- 著者
-
志水 宏吉
- 出版者
- 日本教育社会学会
- 雑誌
- 教育社会学研究 (ISSN:03873145)
- 巻号頁・発行日
- vol.40, pp.193-207, 285-286, 1985-09-30
The aim of this paper is to re-evaluate the "New sociology of education." In the 1970s, an academic movement called "New sociology of education" arose in England. What made the moment was Young's readings, Knowledge and Control. Young criticized the "traditional" sociology of education on two points: (1) It takes for granted the reality of schooling and the presuppositions which make it existing; (2) It devotes itself to extract the relationships between inputs and outputs, so that it sees the "process" of schooling as a blackbox. Then, grasping the school as a culture-transmitting agency, he asserted that we have to call the organizing principles of the school (not only on knowledge but also on students) in question. We can say that the main character of the "New sociology of education" is its application of the "interpretive approach" for schooling. Its origins exist in Schutz's phenomenological sociology and Mead's symbolic interactionism, and it sees schooling as the negotiation process between teachers and students. One uses participant observations, interviews, video-cameras to understand the reality of schooling. Criticisms against the "New sociology of education" are as follows: it over-emphasizes the discontinuity with its tradition; it stands on super-relativism which puts values nowhere; it lacks the contact with the "structural" factors; its tecnique of data-analysis is unestablished and its findings are not suitable for generalization. Responding to these criticisms, the "New sociology of education" has been unfolding itself towards two directions: one direction that focuses on the micro process of schooling from the standpoint of symbolic interactionism and another direction that focuses on the macro constraint to the micro process from the standpoint of Marxism.

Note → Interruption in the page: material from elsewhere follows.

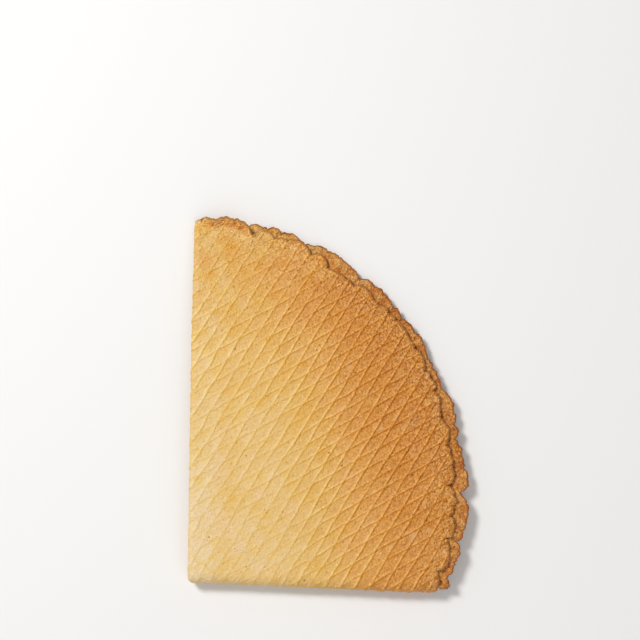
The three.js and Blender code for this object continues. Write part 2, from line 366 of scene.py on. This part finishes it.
class Wire:
    """A node's output socket. Arithmetic on it adds Math nodes to the same tree."""

    def __init__(self, tree, socket):
        self.tree, self.socket = tree, socket

    @classmethod
    def node(cls, tree, kind, settings={}, values={}, output=0):
        made = tree.nodes.new(kind)
        for name, value in settings.items():
            if name == "stops":
                cls.set_stops(made.color_ramp, value)
            else:
                setattr(made, name, value)
        for name, value in values.items():
            if isinstance(value, Wire):
                tree.links.new(value.socket, made.inputs[name])
            else:
                made.inputs[name].default_value = value
        return cls(tree, made.outputs[output])

    @staticmethod
    def set_stops(ramp, stops):
        while len(ramp.elements) < len(stops):
            ramp.elements.new(0.5)
        for element, (position, colour) in zip(ramp.elements, stops):
            element.position, element.color = position, colour

    def math(self, operation, *others):
        values = dict(enumerate((self, *others)))
        return Wire.node(self.tree, "ShaderNodeMath", {"operation": operation}, values)

    def __add__(self, other):
        return self.math("ADD", other)

    __radd__ = __add__

    def __sub__(self, other):
        return self.math("SUBTRACT", other)

    def __rsub__(self, other):
        return Wire.node(self.tree, "ShaderNodeMath", {"operation": "SUBTRACT"}, {0: other, 1: self})

    def __mul__(self, other):
        return self.math("MULTIPLY", other)

    __rmul__ = __mul__

    def __truediv__(self, other):
        return self.math("DIVIDE", other)

    def __pow__(self, other):
        return self.math("POWER", other)

    def __neg__(self):
        return self * -1

    def at_least(self, other):
        return self.math("MAXIMUM", other)

    def at_most(self, other):
        return self.math("MINIMUM", other)

    def parts(self):
        split = Wire.node(self.tree, "ShaderNodeSeparateXYZ", values={0: self}).socket.node
        return [Wire(self.tree, socket) for socket in split.outputs]

    def eased(self, low, high, start=0.0, end=1.0):
        """From start, where this wire is at low, to end, where it is at high, with soft ends."""
        return Wire.node(self.tree, "ShaderNodeMapRange", {"interpolation_type": "SMOOTHSTEP"},
                         {0: self, 1: low, 2: high, 3: start, 4: end})

    def noise(self, size, seed, detail=2.0, roughness=0.5):
        """Noise over this place, with lumps of about this size, from about -1 to 1."""
        plain = Wire.node(self.tree, "ShaderNodeTexNoise", {"noise_dimensions": "4D"},
                          {"Vector": self, "W": seed, "Scale": 1 / size, "Detail": detail,
                           "Roughness": roughness})
        return (plain - 0.5) * 3.2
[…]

In these circumstances, Willis's "Cultural reproduction theory" attracts our attention. Using the interpretive approach, it tries to reveal the interrelations between structural factors and interactional practices in a particular social setting. His study implies theoretical and methodological potentialities contained in the "New sociology of education" and its substance, that is, the interpretive approach.